* _Task goal_:
Reproduce the data exactly.

* _Data block_:
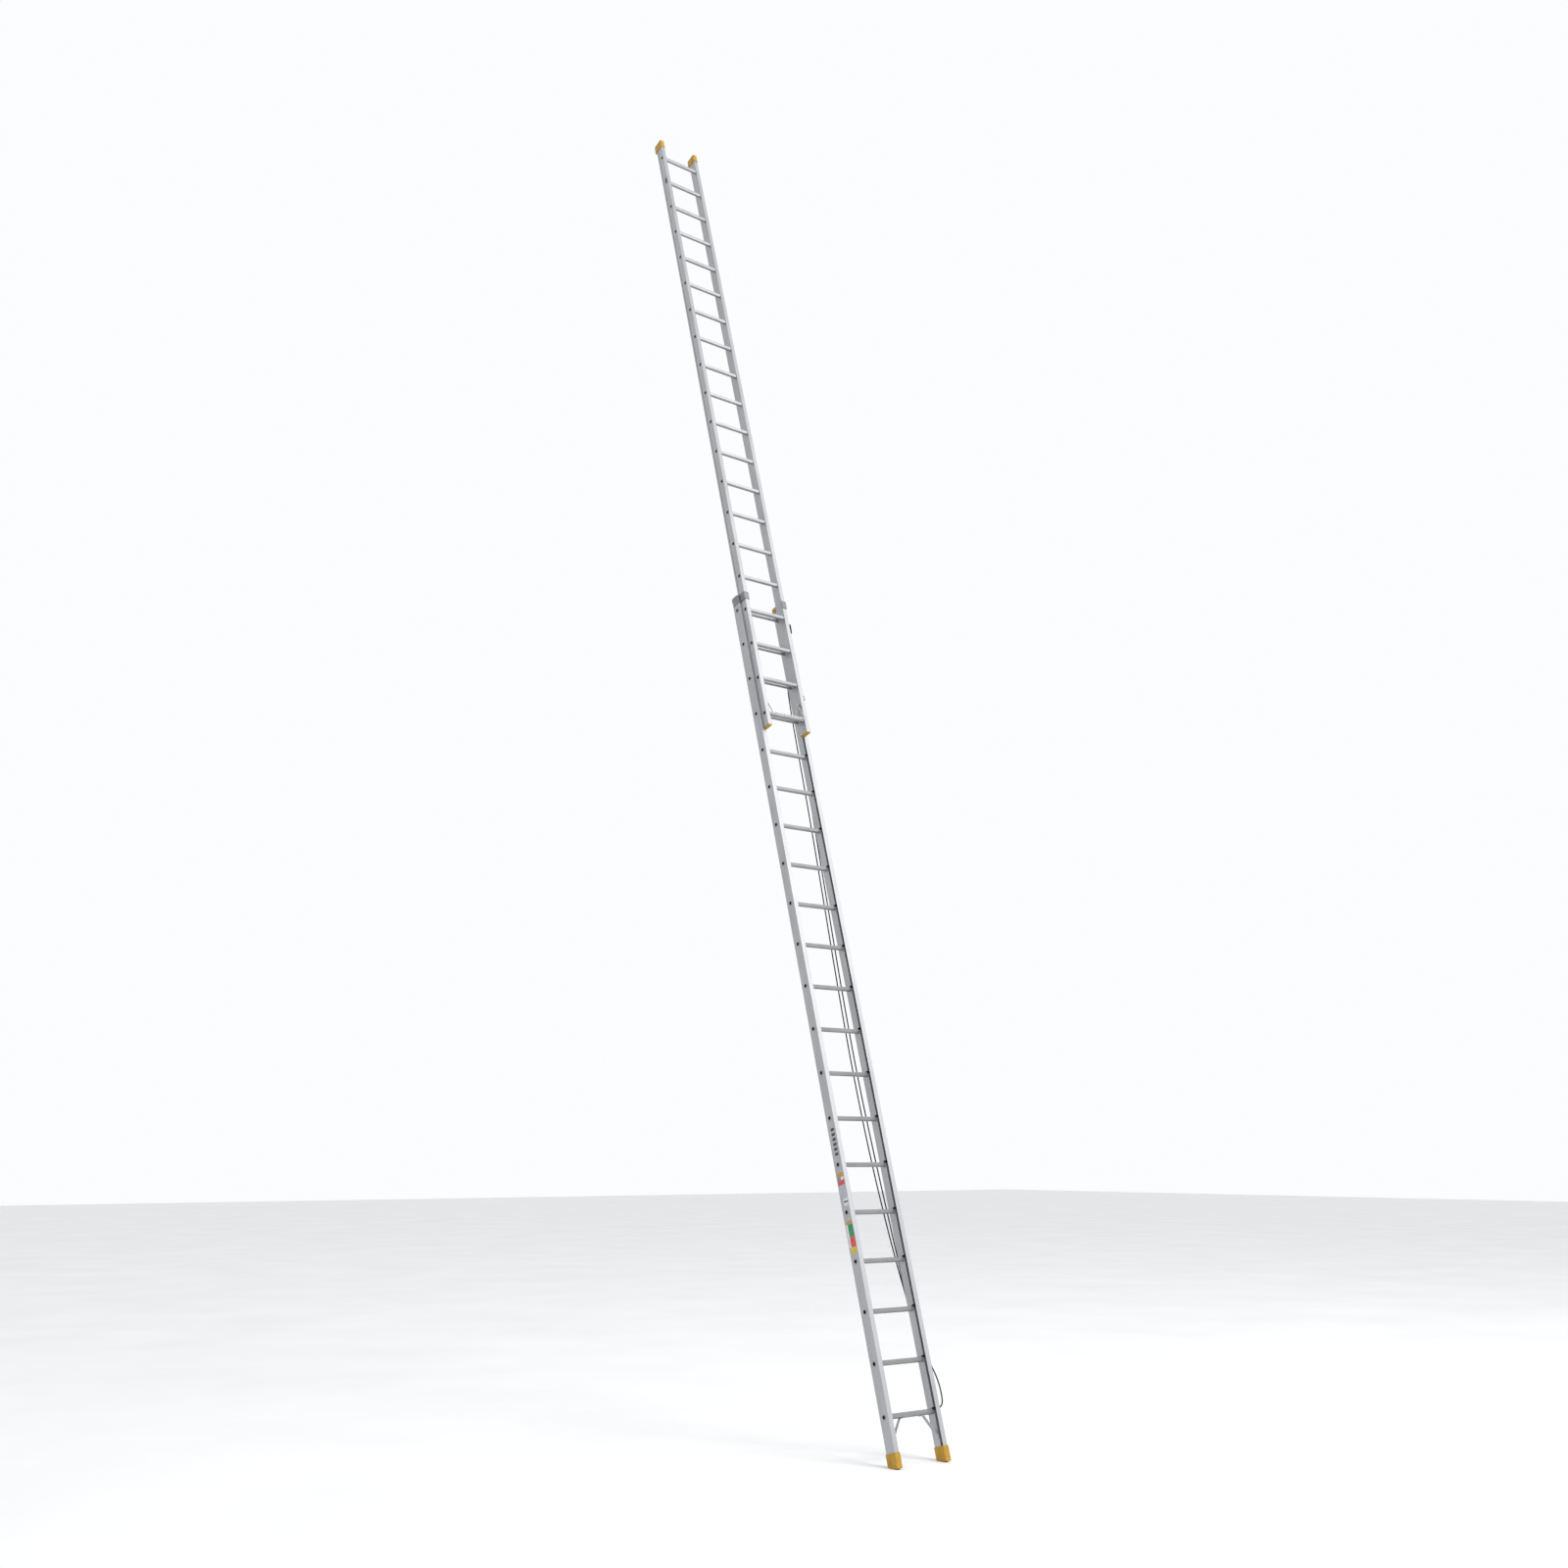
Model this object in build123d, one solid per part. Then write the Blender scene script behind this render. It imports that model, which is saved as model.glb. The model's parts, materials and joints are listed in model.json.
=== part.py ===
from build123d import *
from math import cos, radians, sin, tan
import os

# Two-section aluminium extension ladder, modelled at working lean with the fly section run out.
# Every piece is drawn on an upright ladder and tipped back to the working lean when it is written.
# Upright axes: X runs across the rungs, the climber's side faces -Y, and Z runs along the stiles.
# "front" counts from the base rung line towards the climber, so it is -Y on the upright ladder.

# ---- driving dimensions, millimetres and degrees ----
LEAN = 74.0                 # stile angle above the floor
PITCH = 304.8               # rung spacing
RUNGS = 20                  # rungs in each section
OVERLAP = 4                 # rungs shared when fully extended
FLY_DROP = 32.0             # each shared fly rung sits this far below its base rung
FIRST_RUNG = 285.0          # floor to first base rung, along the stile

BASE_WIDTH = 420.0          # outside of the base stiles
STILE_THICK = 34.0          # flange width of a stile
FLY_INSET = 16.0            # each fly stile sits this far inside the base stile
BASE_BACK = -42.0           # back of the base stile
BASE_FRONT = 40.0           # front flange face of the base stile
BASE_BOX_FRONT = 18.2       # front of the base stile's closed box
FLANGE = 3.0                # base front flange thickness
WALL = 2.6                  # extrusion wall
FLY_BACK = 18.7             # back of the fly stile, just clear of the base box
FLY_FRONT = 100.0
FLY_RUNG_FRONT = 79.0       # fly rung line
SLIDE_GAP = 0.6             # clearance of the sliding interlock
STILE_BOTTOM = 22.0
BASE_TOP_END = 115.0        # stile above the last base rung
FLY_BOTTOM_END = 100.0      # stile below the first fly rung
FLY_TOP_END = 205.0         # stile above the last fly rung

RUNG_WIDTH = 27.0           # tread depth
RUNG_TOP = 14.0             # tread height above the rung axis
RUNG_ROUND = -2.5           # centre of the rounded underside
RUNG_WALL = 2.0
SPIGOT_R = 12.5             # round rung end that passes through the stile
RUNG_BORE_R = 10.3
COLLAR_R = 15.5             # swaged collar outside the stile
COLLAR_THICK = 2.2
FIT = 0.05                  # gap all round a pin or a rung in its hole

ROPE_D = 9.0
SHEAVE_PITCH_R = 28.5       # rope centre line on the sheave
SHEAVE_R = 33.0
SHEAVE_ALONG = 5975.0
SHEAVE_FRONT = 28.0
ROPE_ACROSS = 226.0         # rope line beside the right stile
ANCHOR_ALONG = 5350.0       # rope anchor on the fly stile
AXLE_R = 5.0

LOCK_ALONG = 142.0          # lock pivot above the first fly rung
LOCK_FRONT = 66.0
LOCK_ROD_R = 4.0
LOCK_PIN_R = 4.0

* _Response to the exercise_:
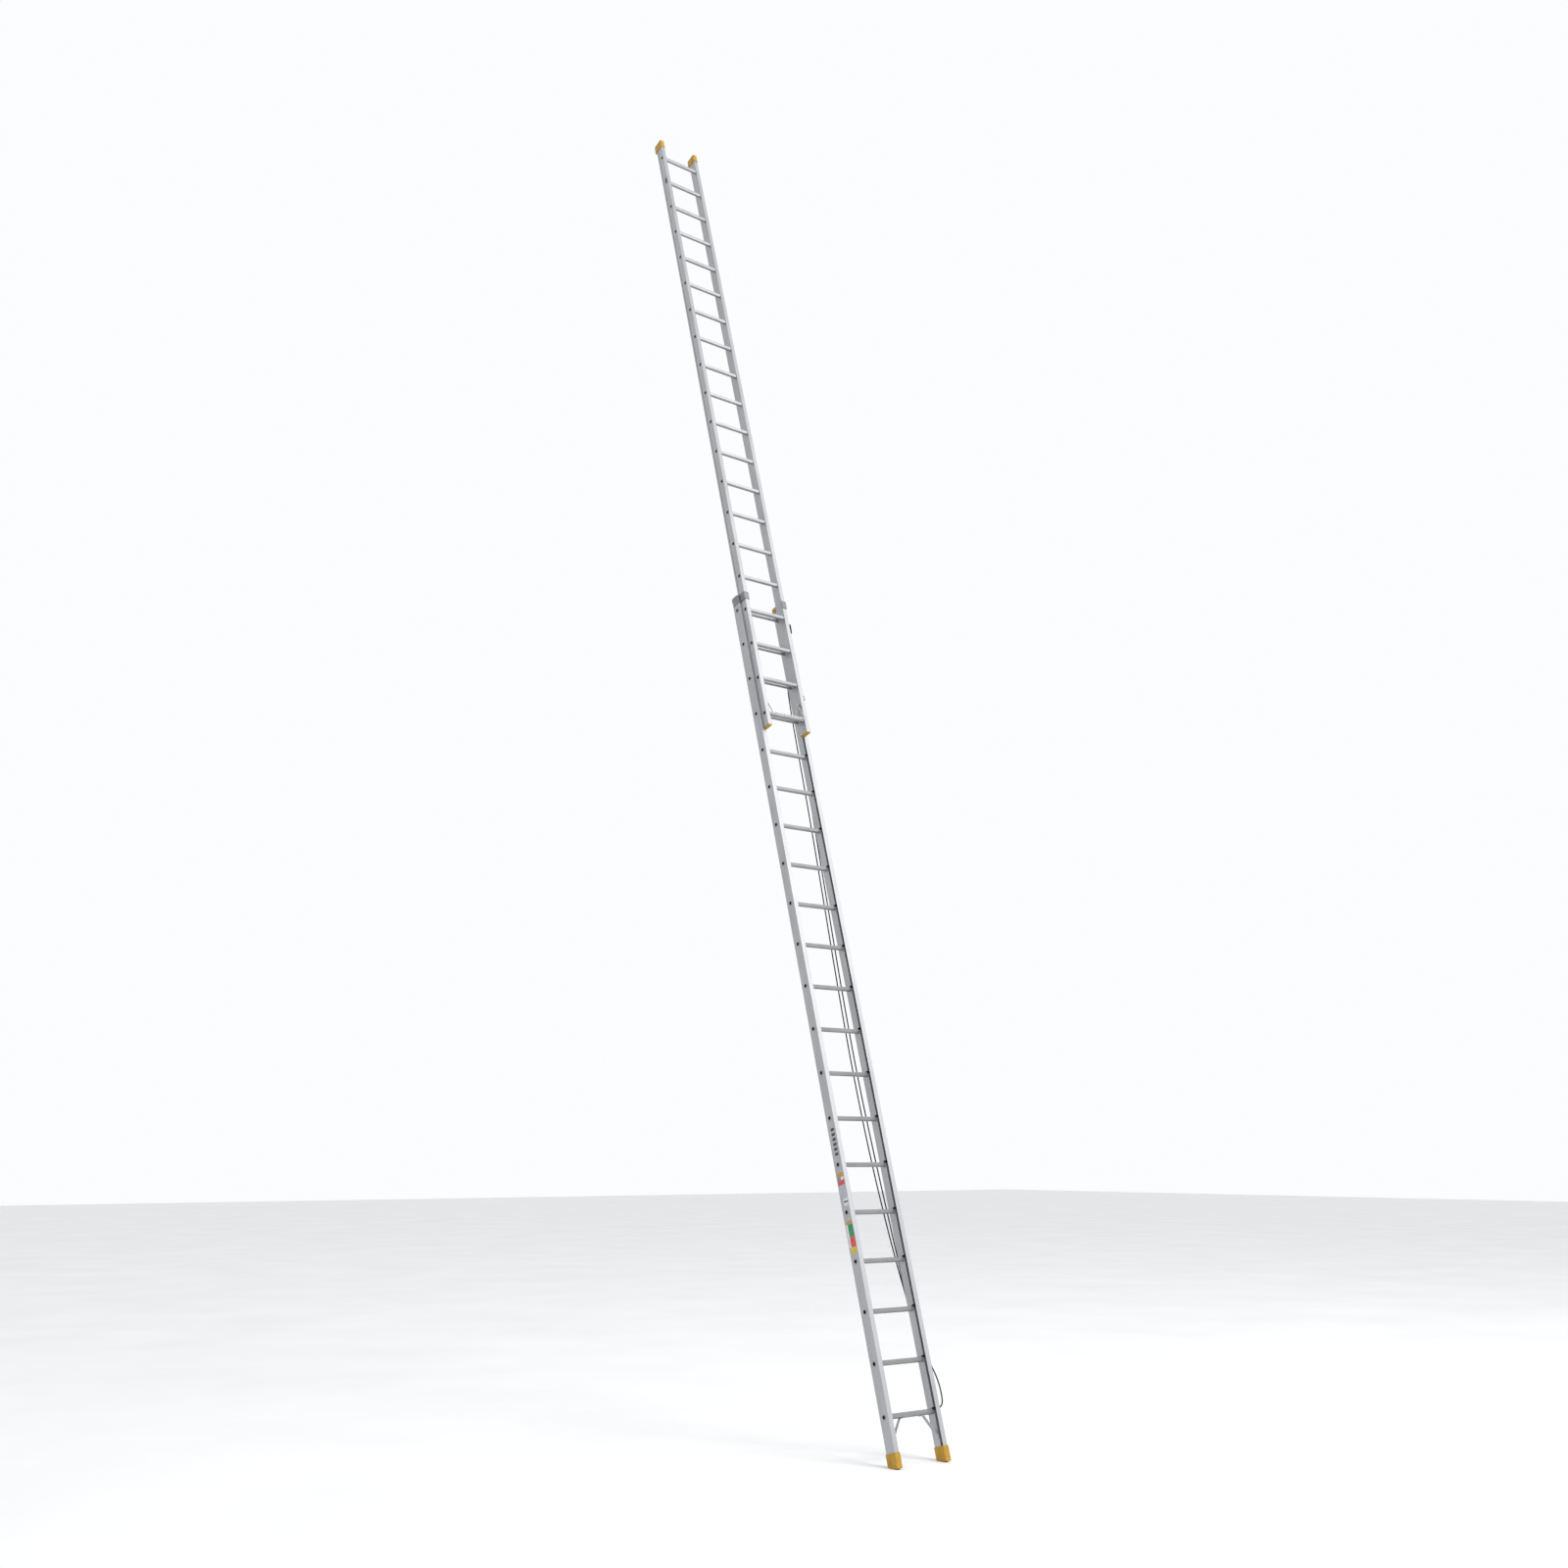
Model this object in build123d, one solid per part. Then write the Blender scene script behind this render. It imports that model, which is saved as model.glb. The model's parts, materials and joints are listed in model.json.
=== part.py ===
from build123d import *
from math import cos, radians, sin, tan
import os

# Two-section aluminium extension ladder, modelled at working lean with the fly section run out.
# Every piece is drawn on an upright ladder and tipped back to the working lean when it is written.
# Upright axes: X runs across the rungs, the climber's side faces -Y, and Z runs along the stiles.
# "front" counts from the base rung line towards the climber, so it is -Y on the upright ladder.

# ---- driving dimensions, millimetres and degrees ----
LEAN = 74.0                 # stile angle above the floor
PITCH = 304.8               # rung spacing
RUNGS = 20                  # rungs in each section
OVERLAP = 4                 # rungs shared when fully extended
FLY_DROP = 32.0             # each shared fly rung sits this far below its base rung
FIRST_RUNG = 285.0          # floor to first base rung, along the stile

BASE_WIDTH = 420.0          # outside of the base stiles
STILE_THICK = 34.0          # flange width of a stile
FLY_INSET = 16.0            # each fly stile sits this far inside the base stile
BASE_BACK = -42.0           # back of the base stile
BASE_FRONT = 40.0           # front flange face of the base stile
BASE_BOX_FRONT = 18.2       # front of the base stile's closed box
FLANGE = 3.0                # base front flange thickness
WALL = 2.6                  # extrusion wall
FLY_BACK = 18.7             # back of the fly stile, just clear of the base box
FLY_FRONT = 100.0
FLY_RUNG_FRONT = 79.0       # fly rung line
SLIDE_GAP = 0.6             # clearance of the sliding interlock
STILE_BOTTOM = 22.0
BASE_TOP_END = 115.0        # stile above the last base rung
FLY_BOTTOM_END = 100.0      # stile below the first fly rung
FLY_TOP_END = 205.0         # stile above the last fly rung

RUNG_WIDTH = 27.0           # tread depth
RUNG_TOP = 14.0             # tread height above the rung axis
RUNG_ROUND = -2.5           # centre of the rounded underside
RUNG_WALL = 2.0
SPIGOT_R = 12.5             # round rung end that passes through the stile
RUNG_BORE_R = 10.3
COLLAR_R = 15.5             # swaged collar outside the stile
COLLAR_THICK = 2.2
FIT = 0.05                  # gap all round a pin or a rung in its hole

ROPE_D = 9.0
SHEAVE_PITCH_R = 28.5       # rope centre line on the sheave
SHEAVE_R = 33.0
SHEAVE_ALONG = 5975.0
SHEAVE_FRONT = 28.0
ROPE_ACROSS = 226.0         # rope line beside the right stile
ANCHOR_ALONG = 5350.0       # rope anchor on the fly stile
AXLE_R = 5.0

LOCK_ALONG = 142.0          # lock pivot above the first fly rung
LOCK_FRONT = 66.0
LOCK_ROD_R = 4.0
LOCK_PIN_R = 4.0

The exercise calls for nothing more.